Load-CSV very slow with millions of nodes

Two things:

1.) Using Neo4j admin import seen here Import - Operations Manual
We load 6 Billions of nodes and 10 Billion rels in 2-3 hours. You want to break the files down into distinct nodes and distinct pairs of nodes. if your numerical id's are unique you can maybe use the flag "id-type =integer" which will give you a boost on memory used.

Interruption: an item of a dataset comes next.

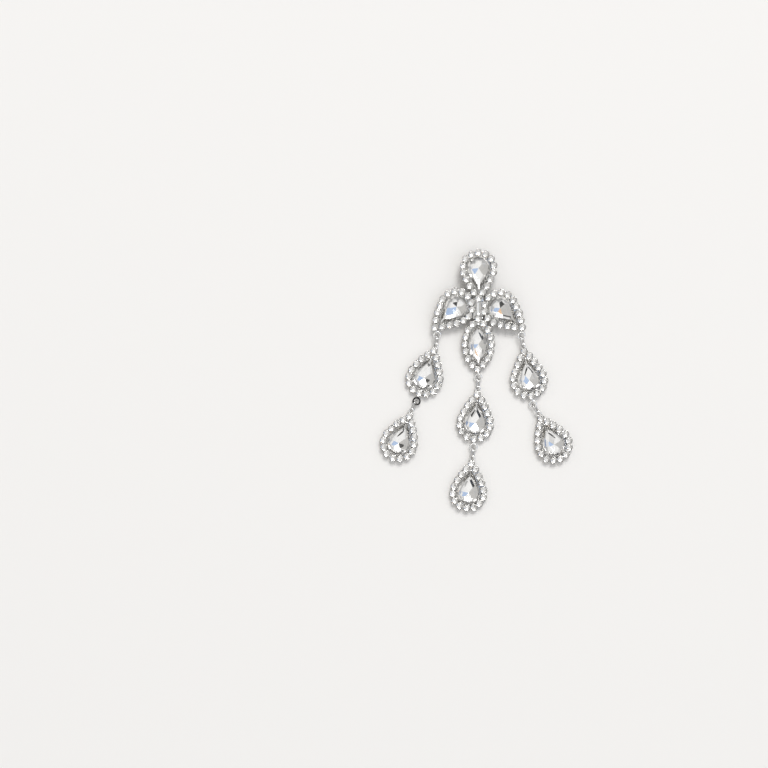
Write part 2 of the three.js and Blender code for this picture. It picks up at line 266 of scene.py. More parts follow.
def navette_arcs(grow):
    """The navette outline as two arcs from its upper point, anticlockwise."""
    half = NAVETTE_WIDTH / 2
    radius = (half**2 + (NAVETTE_LENGTH / 2) ** 2) / NAVETTE_WIDTH
    tip = math.acos((radius - half) / (radius + grow))
    return [
        (radius - half, 0, radius + grow, math.pi - tip, math.pi + tip),
        (half - radius, 0, radius + grow, -tip, tip),
    ]


navette_model = brilliant("navette_model", navette_arcs(NAVETTE_LIP))


# Baguette: a narrow bar of the same glass, set upright between the wings. It is step-cut:
# two steps above its girdle and two below run all the way round it.
BAGUETTE_WIDTH = 1.3
BAGUETTE_LENGTH = 4.6
BAGUETTE_TABLE = 2.85
BAGUETTE_CULET = 1.9
# Each step: upwards or downwards, height, slope and inset.
BAGUETTE_STEPS = ((1, 2.4, 55, 0), (1, 2.7, 35, 0.2), (-1, 2.25, 35, 0), (-1, 2.05, 14, 0.3))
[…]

2.)If you have to use somekind of load csv, Load in Parallel. Consider apoc.periodic.iterate, seen here Neo4j APOC Procedures User Guide .Relationships cannot load in parallel unless you are sure that the way the file is built that no two cpus will try and grab the same nodes, so it looks like you may be stuck with slow loading, if you can be smart about sorting the data such that for each batch, you never have a race condition to the same nodes I think it could be parallelized, i.e. if you have a batch size of 1000 and you have 8 cpu's then the first 1-1000 can have the same nodes, but the next 2000-6000 must have different nodes, It might be tough but could give lift if the sort was figured out. Also I bet neo4j would appreciate it xD! I would suggest maybe increasing the the commit size to 100k, 5k is small, you have 30 GB RAM to use when you load relationships, you might be able to get away with higher, like 300k per batch.